• PROMPT: Transcribe only the lines of the listing below from the one holding "make_sleeve()" through the one holding "if empty is", inclusive, without any change.

####################

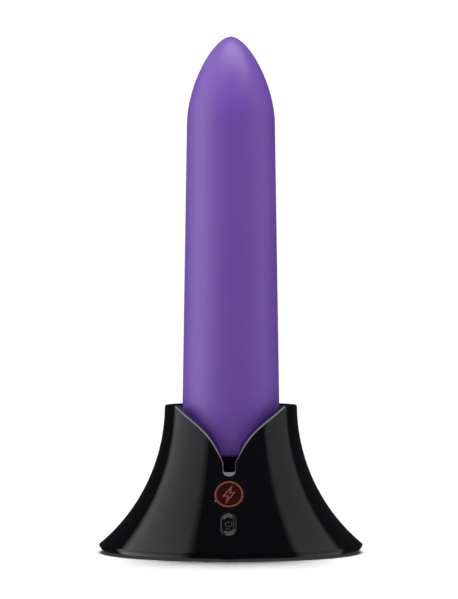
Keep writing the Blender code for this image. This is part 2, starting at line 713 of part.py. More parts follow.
# ---------------------------------------------------------------- what moves together
HANDHELD_PARTS = (
    "silicone_sleeve housing_left housing_right motor_can motor_bush motor_magnet_ring "
    "motor_end_cap motor_brush_left motor_brush_right motor_boot battery_cell "
    "battery_tab_positive battery_tab_negative control_board microcontroller_chip charging_chip "
    "filter_capacitor motor_lead_red motor_lead_black charge_lead_left charge_lead_right "
    "end_cap contact_left contact_right seal_ring switch_board switch_body"
).split()
ROTOR_PARTS = "motor_shaft motor_armature motor_commutator eccentric_weight".split()


def axis_empty(name, place, parent=None):
    """An empty on the axis of a movement, which the moving pieces are parented to."""
    empty = bpy.data.objects.new(name, None)
    empty.empty_display_size = 5 * MM
    PARTS.objects.link(empty)
    empty.matrix_world = Matrix.Translation(Vector(place) * MM)
    if parent:
        hold(parent, empty)
    return empty


def hold(parent, *children):
    """Parents the children and leaves each where it is."""
    bpy.context.view_layer.update()
    for child in children:
        child.parent = parent
        child.matrix_parent_inverse = parent.matrix_world.inverted()


def named(*names):
    return [bpy.data.objects[name] for name in names]


def make_motion_axes():
    """The handheld body lifts, its rotor spins, both buttons press and the charging pins sink."""
    handheld = axis_empty("handheld_axis", (0, 0, WAND_BOTTOM_Z))
    hold(handheld, *named(*HANDHELD_PARTS))
    rotor = axis_empty("rotor_axis", (0, 0, MOTOR_BOTTOM_Z), parent=handheld)
    hold(rotor, *named(*ROTOR_PARTS))
    power = axis_empty("power_button_axis", (0, 0, WAND_BOTTOM_Z), parent=handheld)
    hold(power, *named("power_button", "switch_plunger"))
    press = axis_empty("dock_button_axis", (0, 0, 0))
    press.matrix_world = frame_at(BUTTON_Z)
    hold(press, *named("dock_button", "dock_switch_plunger"))
    for side, sign in (("left", -1), ("right", 1)):
        pin = axis_empty(f"pin_axis_{side}", (sign * CONTACT_X, 0, FLOOR_Z))
        hold(pin, *named(f"pin_plunger_{side}"))


make_sleeve()
make_housing()
make_motor()
make_battery()
make_control_board()
make_wand_leads()
make_end_cap()
make_shell()
make_base()
make_contact_block()
make_front_controls()
make_dock_electronics()
make_motion_axes()
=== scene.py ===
"""The looks of the handheld massager and its charging dock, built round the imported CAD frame.

Everything is in the row frame: +Z up, the front faces -Y. Sizes are in millimetres and the helpers
turn them into metres.
"""

import json
import math
from functools import partial

import bmesh
import bpy
from mathutils import Matrix, Vector


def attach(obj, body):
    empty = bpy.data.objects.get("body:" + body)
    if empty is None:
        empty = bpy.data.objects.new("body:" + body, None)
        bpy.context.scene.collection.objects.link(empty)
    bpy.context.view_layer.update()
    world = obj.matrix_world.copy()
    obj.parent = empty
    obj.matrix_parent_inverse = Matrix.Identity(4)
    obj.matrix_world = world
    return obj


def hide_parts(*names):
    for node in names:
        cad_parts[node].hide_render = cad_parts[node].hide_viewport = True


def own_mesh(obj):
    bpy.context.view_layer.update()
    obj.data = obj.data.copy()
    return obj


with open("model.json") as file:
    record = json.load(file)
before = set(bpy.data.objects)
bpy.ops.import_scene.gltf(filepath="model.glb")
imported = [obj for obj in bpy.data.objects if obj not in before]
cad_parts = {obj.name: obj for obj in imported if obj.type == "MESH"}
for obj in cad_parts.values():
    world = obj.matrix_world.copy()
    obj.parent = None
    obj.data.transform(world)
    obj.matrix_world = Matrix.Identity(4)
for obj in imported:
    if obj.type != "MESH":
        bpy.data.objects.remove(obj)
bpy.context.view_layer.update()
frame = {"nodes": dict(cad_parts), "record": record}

MM = 0.001

# Handheld body.
TIP_Z = 133.85
NOSE_HANDLE = 4.43
SHOULDER_Z = 111.25
SHOULDER_R = 11.45
SHOULDER_HANDLE = 10.4
BARREL_TAPER = 0.0155
SLEEVE_END_Z = 25.0
SLEEVE_WALL = 1.6
WAND_BOTTOM_Z = 19.6
CAP_R = 12.2
SPIGOT_R = 9.2
SPIGOT_TOP_Z = 32.0
SEAL_GROOVE = (28.1, 29.5)
CONTACT_X = 5.8

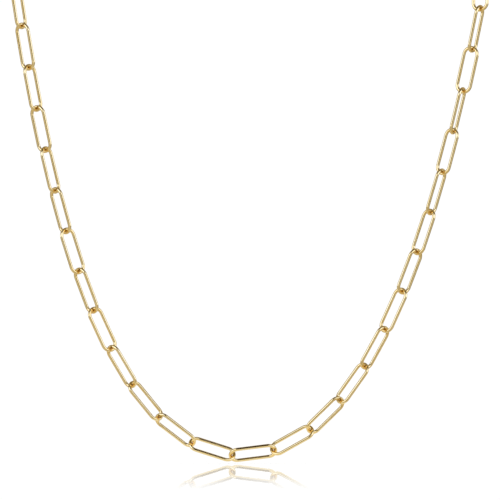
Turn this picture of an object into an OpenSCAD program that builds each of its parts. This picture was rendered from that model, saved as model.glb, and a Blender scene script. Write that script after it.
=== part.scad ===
// Paperclip chain necklace: a closed loop of long wire links with one plain clasp at the nape.
// Millimetres. +X is the viewer's right, +Y runs from the front drop to the nape, +Z is up.
// The origin is the middle of the clasp, where the necklace hangs.

/* [Links] */
// Thickness of the round wire
wire_d = 0.85; // [0.8:0.05:0.9]
// Outside width of a link
link_w = 4.65; // [4.45:0.1:4.85]
// Length that each link adds to the chain
pitch = 10.6; // [10.4:0.1:10.8]
// Clear space between two wires where they bear on each other
play = 0.19; // [0.16:0.01:0.24]

/* [Front drop] */
// Size of the hanging curve, larger for a rounder bottom
curve_size = 24; // [22:0.5:26]
// Place of the lowest point along the middle link, in links
curve_shift = -0.17; // [-0.4:0.01:0.4]
// Lean of the whole drop in its own plane, in degrees
curve_lean = -1.2; // [-2.5:0.1:2.5]
// Turn of each link about its own length from the plane of the drop, in degrees
link_turn = 45; // [42:1:46]

/* [Back] */
// Links on each side of the lowest joint
side_links = 21; // [21:1:22]
// Height of the nape above the highest joint of the front drop
nape_rise = 34; // [30:1:38]
// How far the strands keep climbing before they bend back
shoulder = 28; // [24:1:32]
// How far the chain runs level on each side of the nape
nape_run = 30; // [26:1:34]

/* [Clasp] */
// Length that the clasp adds to the chain
clasp_pitch = 11.8; // [11.4:0.1:12.4]
// Thickness of the clasp's body
clasp_wire_d = 1.2; // [1.1:0.05:1.3]
// Outside width of the clasp's body
clasp_w = 5.2; // [5:0.1:5.6]
// Thickness of the clasp's eye
eye_wire_d = 0.9; // [0.8:0.05:1]
// Outside diameter of the clasp's eye
eye_outer_d = 3.6; // [3.5:0.1:4]
// Length of the neck between the clasp's body and its eye
neck = 0.6; // [0.4:0.1:0.8]

/* [Hidden] */
$fn = 32;
gold_tone = [0.86, 0.72, 0.46];
link_count = 2 * side_links;
// Links of the plane front drop on each side of the lowest joint
drop_links = 13;
// Searches by halving: number of halvings, furthest that one link reaches along a curve, least and most depth
search_steps = 26;
longest_step = 0.4;
depth_range = [5, 90];
closing_error = 0.01;

// Extra turn of the links, as they chanced to hang: link number from the lowest joint, degrees
extra_turn = [
    [-21, -70],
    [-12, -3],
    [-9, -8],
    [-8, 5],
    [-7, 8],
    [-6, 3],
    [-5, 8],
    [-4, 4],
    [-3, -2],
    [-2, 1],
    [-1, 5],
    [0, -2],
    [1, 5],
    [2, -2],
    [3, -2],
    [4, 5],
    [7, -2],
    [8, 14],
    [9, 4],
    [10, 25],
    [11, 15],
    [12, 19],
    [20, 20],
];

function two_digits(i) = i < 10 ? str("0", i) : str(i);
function link_name(i) = str("link_", two_digits(i));

function unit(v) = v / norm(v);
function last(list) = list[len(list) - 1];
function reversed(list) = [for (i = [len(list) - 1 : -1 : 0]) list[i]];

// Front drop: link k hangs at the slope of a hanging chain, k counted from the lowest joint
function drop_angle(k) = atan((k + 0.5 + curve_shift) * pitch / curve_size) + curve_lean;
function drop_dir(k) = [cos(drop_angle(k)), 0, sin(drop_angle(k))];
drop_right_joints = [
    for (k = 0, p = [0, 0, 0]; k <= drop_links; p = p + pitch * drop_dir(k), k = k + 1) p
];
drop_left_joints = [
    for (k = 0, p = [0, 0, 0]; k <= drop_links; p = p - pitch * drop_dir(-k - 1), k = k + 1) p
];
top_right = last(drop_right_joints);
top_left = last(drop_left_joints);

// Back: each strand follows one smooth curve from the top of the drop to the nape
function bezier(c, t) =
    pow(1 - t, 3) * c[0] + 3 * pow(1 - t, 2) * t * c[1] + 3 * (1 - t) * t * t * c[2] + pow(t, 3) * c[3];
function nape(depth) = [(top_right.x + top_left.x) / 2, depth, max(top_right.z, top_left.z) + nape_rise];
function back_curve(start, climb, side, depth) = [
    start,
    start + shoulder * climb,
    nape(depth) + [side * nape_run, 0, 0],
    nape(depth),
];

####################

• TASK ANSWER:
make_sleeve()
make_housing()
make_motor()
make_battery()
make_control_board()
make_wand_leads()
make_end_cap()
make_shell()
make_base()
make_contact_block()
make_front_controls()
make_dock_electronics()
make_motion_axes()
=== scene.py ===
"""The looks of the handheld massager and its charging dock, built round the imported CAD frame.

Everything is in the row frame: +Z up, the front faces -Y. Sizes are in millimetres and the helpers
turn them into metres.
"""

import json
import math
from functools import partial

import bmesh
import bpy
from mathutils import Matrix, Vector


def attach(obj, body):
    empty = bpy.data.objects.get("body:" + body)
    if empty is None:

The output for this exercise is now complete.